Nvidia unveiled advances in generative physical AI, such as the Metropolis reference methodology for creating interactive visual AI agents. Metropolis is a set of tools and developer workflows for developing, deploying, and scaling generative AI applications on various hardware platforms. Additionally, it revealed brand-new NIM microservices, which assist developers in teaching actual machines to perform intricate jobs.

Three new Fast Voxel Database NIM microservices enabling novel deep learning frameworks for three-dimensional environments are among today’s announcements. A novel deep-learning framework called FVDB is designed to produce virtual worlds prepared for artificial intelligence. It is based on OpenVDB, an industry-standard library of programs and structures for modeling and visualizing sparse volumetric data, such as clouds, fire, water, and smoke.

FVDB offers four times the spatial scale, 3.5 times the performance, and access to a vast library of real-world datasets compared to previous frameworks. It streamlines procedures by merging features that previously required several deep learning libraries.

Additionally, the three microservices introduced are USD Code, USD Search, and USD Validate, all of which utilize the Universal Scene Description (USD) open-source interchange format to create diverse 3D scenes.

USD Code can respond to OpenUSD knowledge inquiries and generate Python code. USD Search facilitates natural language access to extensive OpenUSD 3D and image data libraries. USD Validate ensures the compatibility of uploaded files with OpenUSD release versions and produces a fully rendered path-traced image using Omniverse cloud APIs.

Nvidia’s Vice President of Omniverse and Simulation Technology, Rev Lebaredian, said, “We built the world’s first generative AI models that can understand OpenUSD-based language, geometry, materials, physics, and spaces.”

According to Nvidia, its NIMs are explicitly designed for physical AI support speech and translation, realistic animation and behavior, and vision. Visual AI agents use computer vision skills to see, interact, and reason via the physical world.

They are driven by a novel class of generative AI models known as vision language models, which improve performance, accuracy, decision-making, and interaction. Nvidia’s Omniverse and OVX supercomputers can be used to hone skills in a digital twin, while its AI and DGX supercomputers can be utilized to train physical AI models.

Applications include robotics, for which Nvidia said that it will offer a range of services, models, and computing platforms to the world’s top robot builders, AI model developers, and software developers. These will enable them to create, train, and develop the next generation of humanoid robotics.

Offerings include the OSMO orchestration service for managing multistage robotics workloads, NIM microservices and frameworks for robot simulation and learning, and an AI- and simulation-enabled teleoperation workflow that drastically lowers the amount of human illustration data required to train robots.

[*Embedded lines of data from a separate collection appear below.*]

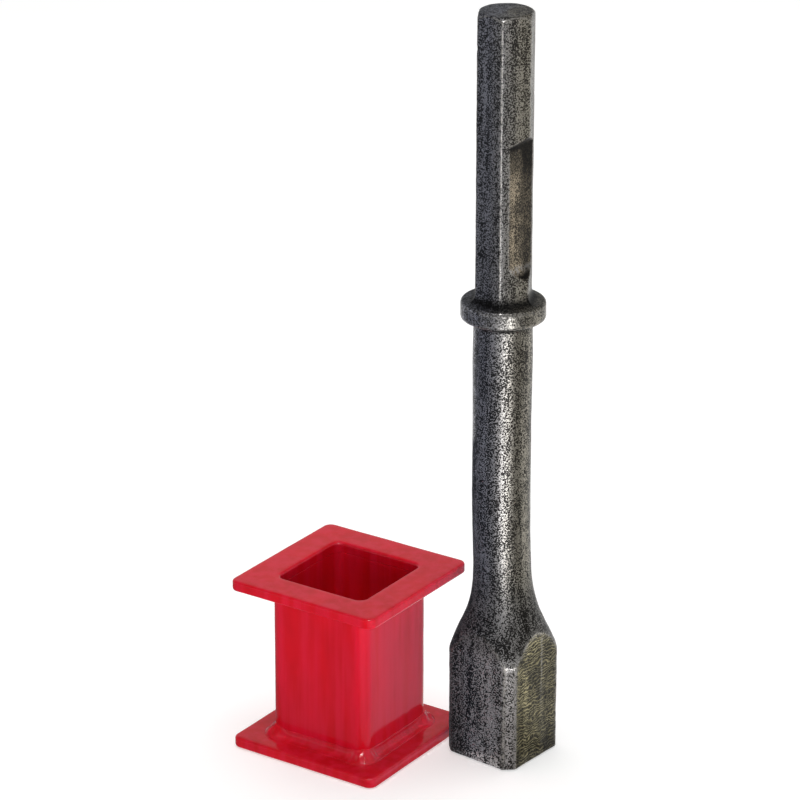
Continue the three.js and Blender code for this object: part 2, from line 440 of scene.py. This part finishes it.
def notch_colour(recipe, bare, rubbed):
    """Bare metal under brown stains."""
    stain = recipe.fade(recipe.noise(6, detail=2), 0.3, 0.7, 0.3, 0.8)
    # Clearer metal where worn by rubbing, with painted light
    clear = recipe.times(bare, recipe.times(rubbed, 0.55, stain))
    return recipe.mix(clear, NOTCH_STAIN, NOTCH_METAL)


def steel_recipe():
    """Forged steel: dark scale with metal shining through its grit, a milled face and a stained notch,
    bare metal along the edges, partly a painted highlight, painted light where worn by rubbing and on one
    side, and painted shade where the light never reaches."""
    recipe = material_recipe("forged_steel")
    height = recipe.split(recipe.place)[2]
    on_head = recipe.fade(height, FLARE_CONE_TOP * MM, FLARE_TOP * MM, 1.0, 0.0)
    # The marks: wear with painted light, the milled face, and painted shade
    rubbed, milled, soot = recipe.mark("rubbed"), recipe.mark("milled"), recipe.mark("soot")
    bare = worn_through(recipe, height, rubbed, on_head)
    ridge = mill_marks(recipe, height)
    pits = recipe.fade(recipe.cells(7.0), 0.0, 0.11, 1.0, 0.0)
    # Bare metal along the edges, partly worn and partly a painted highlight, broken up by noise
    broken = recipe.fade(recipe.noise(2.0, detail=3, roughness=0.7), 0.42, 0.54)
    edge = recipe.times(recipe.mark("edge"), broken)

    # The layers: the milled face, the stained notch, bare metal with a painted highlight along the edges,
    # pits, and painted shade
    colour = forged_colour(recipe, bare, rubbed, on_head)
    layers = (
        (milled, 0.95, milled_colour(recipe, bare, rubbed, ridge)),
        (recipe.mark("notch"), 0.9, notch_colour(recipe, bare, rubbed)),
        (edge, 0.85, EDGE_WEAR_AND_HIGHLIGHT),
        (pits, 0.8, PIT),
        (soot, 0.93, PAINTED_SHADE),
    )
    for place, share, layer in layers:
        colour = recipe.mix(recipe.times(place, share), colour, layer)

    # Less shine under the painted shade
    unshaded = recipe.times(soot, -0.9, 1.0)
    shine = recipe.times(recipe.maths("MAXIMUM", bare, edge), unshaded)
    lumps = recipe.bump(recipe.noise(5, detail=2), 0.10)
    grain = recipe.bump(recipe.noise(1.2, detail=2, roughness=0.6), 0.08, lumps)
    pitted = recipe.bump(recipe.times(pits, -1.0, 1.0), 0.25, grain)
    ridges = recipe.bump(recipe.times(ridge, milled), 0.12, pitted)
    return recipe.finish(
        Base_Color=colour, Metallic=recipe.fade(shine, 0.0, 1.0, 0.3, 0.7),
        Roughness=recipe.fade(shine, 0.0, 1.0, 0.40, 0.27),
        Specular_IOR_Level=recipe.times(unshaded, 0.18), Normal=ridges,
    )


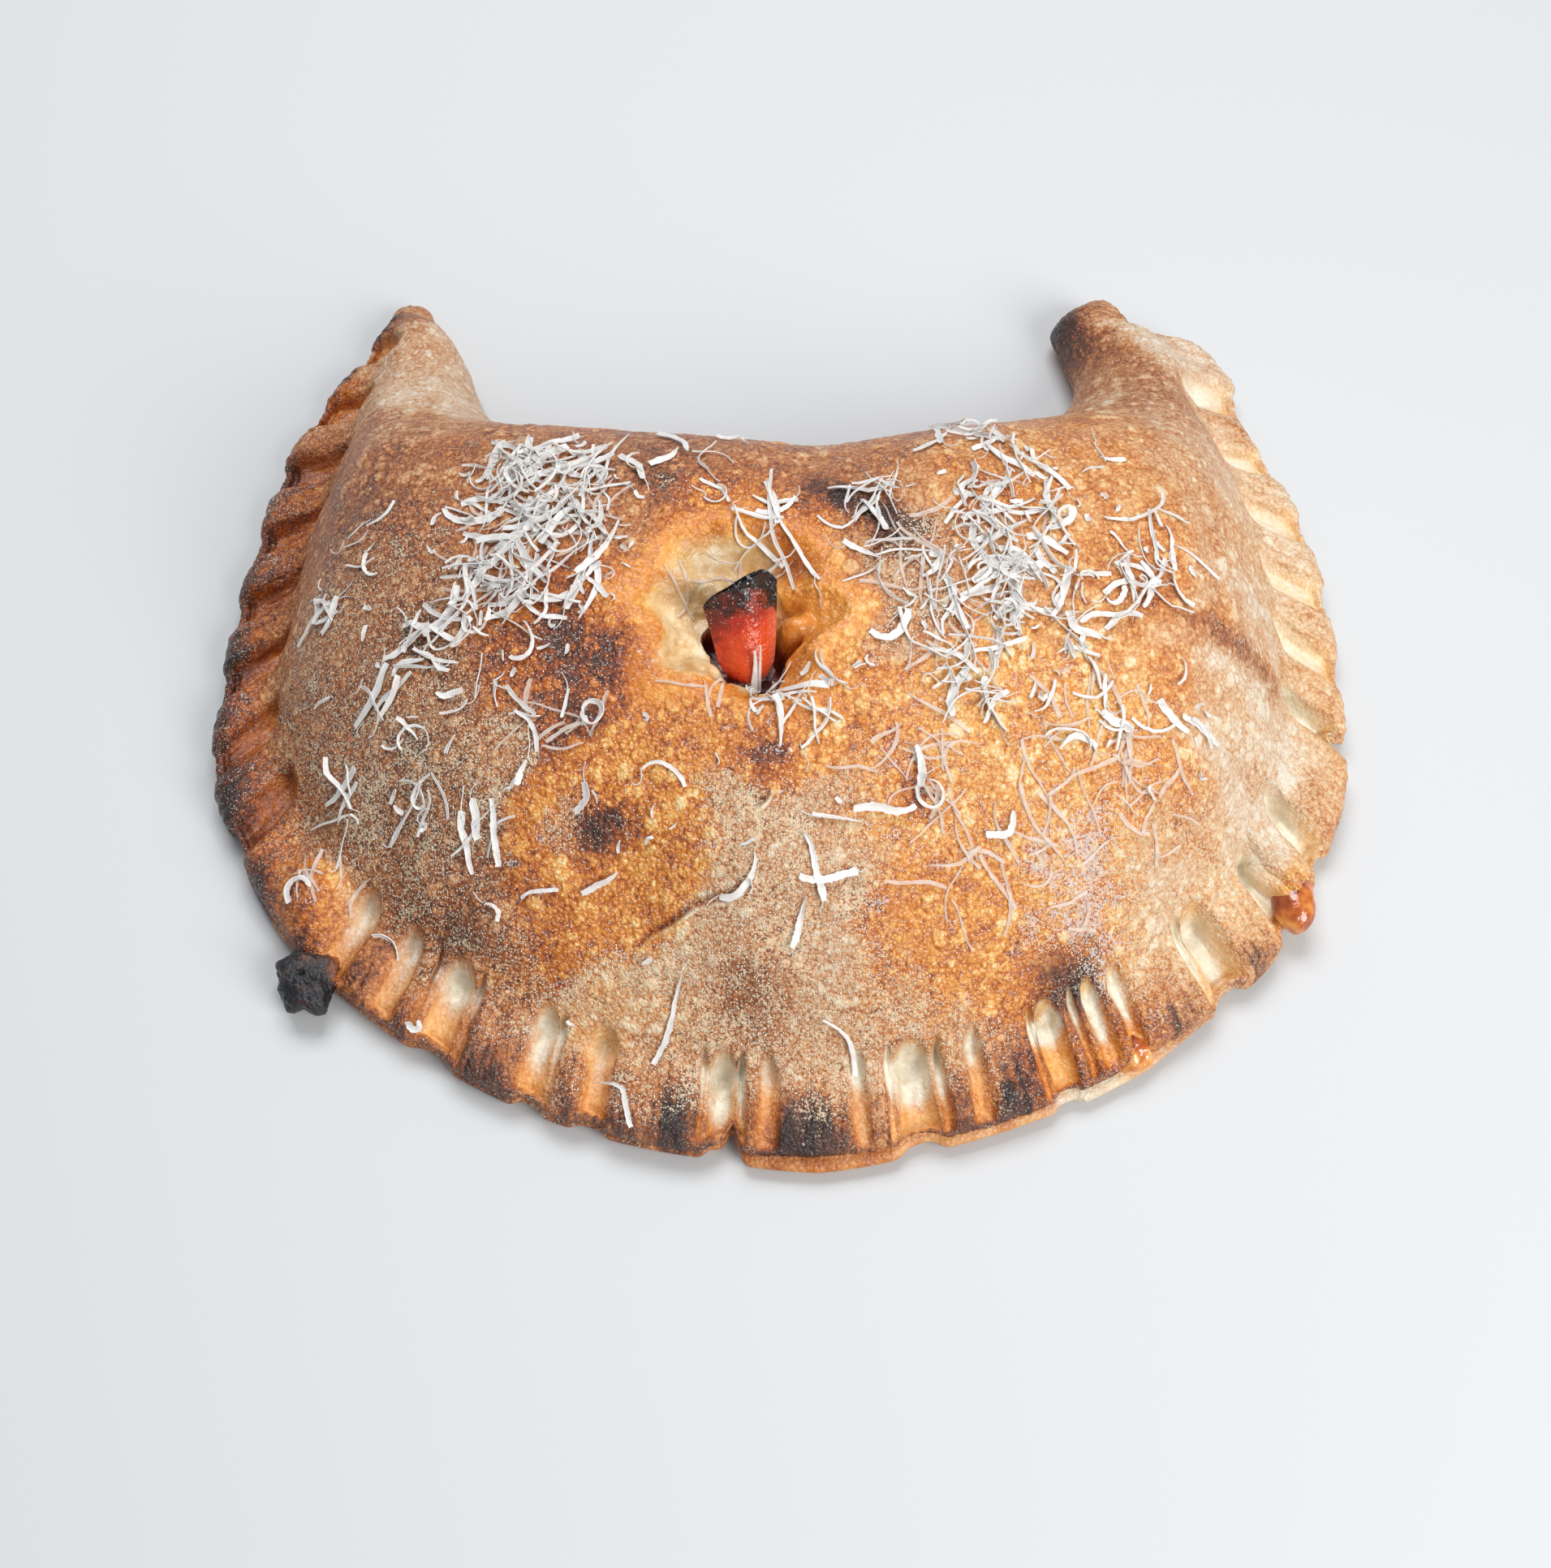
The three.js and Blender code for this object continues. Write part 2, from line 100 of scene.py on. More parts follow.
def cellNumber(cell, salt):
    # a fixed number in [0, 1) for each whole-numbered cell, by multiplying and folding its three coordinates
    cell = cell.astype(np.uint64)
    mix = cell[..., 0] * 73856093 ^ cell[..., 1] * 19349663 ^ cell[..., 2] * 83492791
    mix = mix ^ np.uint64(salt * 40503)
    for shift, factor in ((15, 2246822519), (13, 3266489917)):
        mix = (mix ^ (mix >> np.uint64(shift))) * np.uint64(factor) & np.uint64(0xFFFFFFFF)
    return (mix ^ (mix >> np.uint64(16))) / 2.0 ** 32


def softNoise(points, size, salt):
    # random numbers on a cubic lattice of that size, blended between its corners by 3s^2 - 2s^3; from -1 to 1
    at = points / size + latticeShift
    cell = np.floor(at)
    part = smooth01(at - cell)
    total = 0
    for corner in np.ndindex(2, 2, 2):
        weight = np.prod(np.where(corner, part, 1 - part), axis=-1)
        total = total + weight * cellNumber(cell + corner, salt)
    return 2 * total - 1


def softNoise3(points, size, salt):
    return np.stack([softNoise(points, size, salt + k) for k in range(3)], -1)


def beads(points, size, salt):
    # caps (1 - (r / reach)^2)^0.6 about one random centre in each cube of that size, the highest at each
    # point; a cap with more reach is higher too; also the cap's own random number
    at = points / size + latticeShift
    cell = np.floor(at - 0.5)
    best, own = np.zeros(at.shape[:-1]), np.zeros(at.shape[:-1])
    for corner in np.ndindex(2, 2, 2):
        here = cell + corner
        centre = here + 0.5 + 0.6 * (np.stack([cellNumber(here, salt + k) for k in range(3)], -1) - 0.5)
        share = cellNumber(here, salt + 3)
        reach = 0.3 + 0.38 * share ** 3
        cap = clamp01(1 - (((at - centre) / reach[..., None]) ** 2).sum(-1)) ** 0.6 * (0.3 + 0.7 * share ** 2)
        own = np.where(cap > best, cellNumber(here, salt + 4), own)
        best = np.maximum(best, cap)
    return best, own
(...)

The visual output of generative AI is generally “Random and inaccurate, and the artist can’t edit finite details exactly how they want. With Omniverse and NIM microservices, the designer or artist builds a ground-truth 3D scene that conditions the generative AI. They assemble their scene in Omniverse, which lets them aggregate brand-approved assets like a Coke bottle and various models for props and the environment into one scene,” said Lebaredian.

For image generation utilizing text or image prompts, Nvidia NIMs will be available for Shutterstock Inc.’s 3D asset production and Getty Images Holdings Inc.’s 4K image generation API. Nvidia Edify, a multimodal framework for visual generative AI is leveraged by both.

Rev Lebaredian said, “We’ve been investing in OpenUSD since 2016, making it, and therefore Omniverse, easier and faster for industrial enterprises and physical AI developers to develop performant models. Nvidia has also been working with Apple Inc., which co-founded the Alliance for Open USD, to build a hybrid rendering pipeline stream from its Graphics Delivery Network to Apple Vision Pro. Software development kits and APIs that enable this on Omniverse are now available through an early access program.”

To overcome the lack of real-world data that frequently restricts model training, developers can leverage NIM microservices and Omniverse Replicator to create generative AI-enabled synthetic data pipelines.

Soon to come: FDB Mesh Generation, USD Smart Material, NIMs, or USD Layout, which creates an OpenUSD-based mesh rendered using Omniverse APIs.